## TASK STATEMENT
Extract exactly those lines that lie between the start of the material and the line with "from mathutils import Matrix, Vector", including both boundary lines and no others.

:: INFORMATION SUPPLIED ::

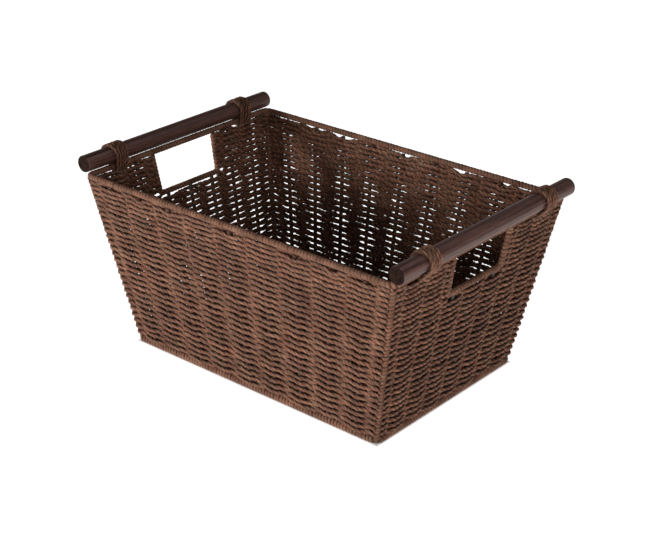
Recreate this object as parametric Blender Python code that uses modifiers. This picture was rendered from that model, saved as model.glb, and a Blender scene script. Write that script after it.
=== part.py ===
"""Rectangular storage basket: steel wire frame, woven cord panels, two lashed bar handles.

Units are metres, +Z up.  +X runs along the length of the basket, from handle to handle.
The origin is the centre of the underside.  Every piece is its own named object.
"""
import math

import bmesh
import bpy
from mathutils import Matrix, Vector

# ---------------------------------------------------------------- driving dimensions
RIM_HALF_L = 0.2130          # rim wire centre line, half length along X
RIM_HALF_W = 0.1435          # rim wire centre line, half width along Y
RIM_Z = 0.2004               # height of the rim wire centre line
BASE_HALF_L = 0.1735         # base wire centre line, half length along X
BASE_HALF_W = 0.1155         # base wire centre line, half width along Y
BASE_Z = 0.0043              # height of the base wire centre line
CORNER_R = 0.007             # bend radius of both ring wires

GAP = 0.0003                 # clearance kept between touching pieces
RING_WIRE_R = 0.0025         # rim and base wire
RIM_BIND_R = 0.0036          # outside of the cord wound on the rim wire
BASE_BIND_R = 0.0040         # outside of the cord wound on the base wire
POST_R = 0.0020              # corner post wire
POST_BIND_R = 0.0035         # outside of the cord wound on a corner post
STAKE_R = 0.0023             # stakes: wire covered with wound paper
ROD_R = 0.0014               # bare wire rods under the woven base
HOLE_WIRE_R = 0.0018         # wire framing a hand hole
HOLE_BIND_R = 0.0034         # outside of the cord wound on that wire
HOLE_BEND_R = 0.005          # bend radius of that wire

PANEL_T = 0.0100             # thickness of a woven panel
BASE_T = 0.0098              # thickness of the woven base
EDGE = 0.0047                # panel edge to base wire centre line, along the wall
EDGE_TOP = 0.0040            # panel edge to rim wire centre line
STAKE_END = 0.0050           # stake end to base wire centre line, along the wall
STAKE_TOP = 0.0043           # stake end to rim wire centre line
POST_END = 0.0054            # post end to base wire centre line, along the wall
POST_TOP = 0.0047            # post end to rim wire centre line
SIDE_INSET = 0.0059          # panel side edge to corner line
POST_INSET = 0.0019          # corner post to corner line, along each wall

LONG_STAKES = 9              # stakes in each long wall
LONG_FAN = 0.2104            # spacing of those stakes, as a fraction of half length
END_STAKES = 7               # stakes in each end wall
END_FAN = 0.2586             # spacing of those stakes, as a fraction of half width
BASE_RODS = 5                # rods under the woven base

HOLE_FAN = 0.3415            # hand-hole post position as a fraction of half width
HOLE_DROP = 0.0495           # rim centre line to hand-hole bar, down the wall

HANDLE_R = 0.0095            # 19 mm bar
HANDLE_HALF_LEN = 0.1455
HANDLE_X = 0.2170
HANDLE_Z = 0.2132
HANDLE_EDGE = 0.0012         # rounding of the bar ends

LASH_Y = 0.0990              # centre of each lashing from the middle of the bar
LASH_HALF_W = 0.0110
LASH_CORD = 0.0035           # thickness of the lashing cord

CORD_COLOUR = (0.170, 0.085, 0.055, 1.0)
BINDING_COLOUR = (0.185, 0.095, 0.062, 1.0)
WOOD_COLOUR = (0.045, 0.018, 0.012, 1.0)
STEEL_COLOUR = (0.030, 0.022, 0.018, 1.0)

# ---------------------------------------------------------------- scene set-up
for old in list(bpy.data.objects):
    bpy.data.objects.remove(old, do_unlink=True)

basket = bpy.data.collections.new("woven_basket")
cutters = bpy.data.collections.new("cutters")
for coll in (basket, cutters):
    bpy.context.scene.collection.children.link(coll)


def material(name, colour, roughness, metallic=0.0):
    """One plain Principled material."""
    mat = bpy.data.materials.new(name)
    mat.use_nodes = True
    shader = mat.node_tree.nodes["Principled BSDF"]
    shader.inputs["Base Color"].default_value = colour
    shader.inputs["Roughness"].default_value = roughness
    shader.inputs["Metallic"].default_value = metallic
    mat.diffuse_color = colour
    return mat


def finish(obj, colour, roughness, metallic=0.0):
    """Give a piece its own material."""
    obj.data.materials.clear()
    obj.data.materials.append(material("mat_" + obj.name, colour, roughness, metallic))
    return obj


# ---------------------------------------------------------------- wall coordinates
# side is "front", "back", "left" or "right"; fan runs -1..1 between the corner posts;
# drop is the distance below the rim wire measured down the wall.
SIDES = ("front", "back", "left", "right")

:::

## WORKED ANSWER
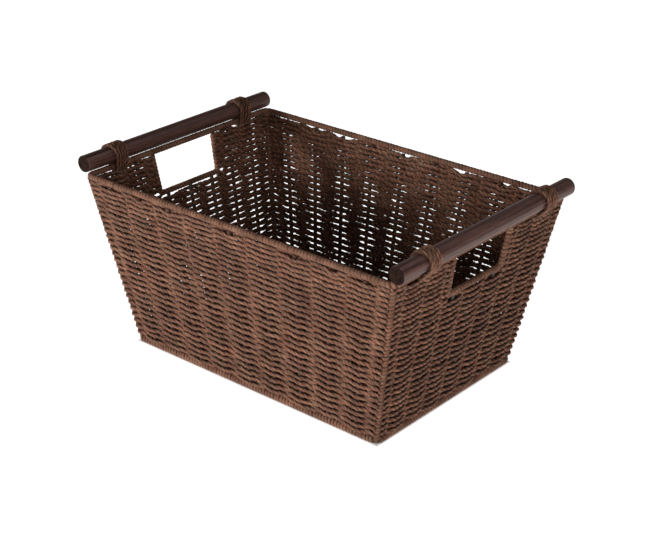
Recreate this object as parametric Blender Python code that uses modifiers. This picture was rendered from that model, saved as model.glb, and a Blender scene script. Write that script after it.
=== part.py ===
"""Rectangular storage basket: steel wire frame, woven cord panels, two lashed bar handles.

Units are metres, +Z up.  +X runs along the length of the basket, from handle to handle.
The origin is the centre of the underside.  Every piece is its own named object.
"""
import math

import bmesh
import bpy
from mathutils import Matrix, Vector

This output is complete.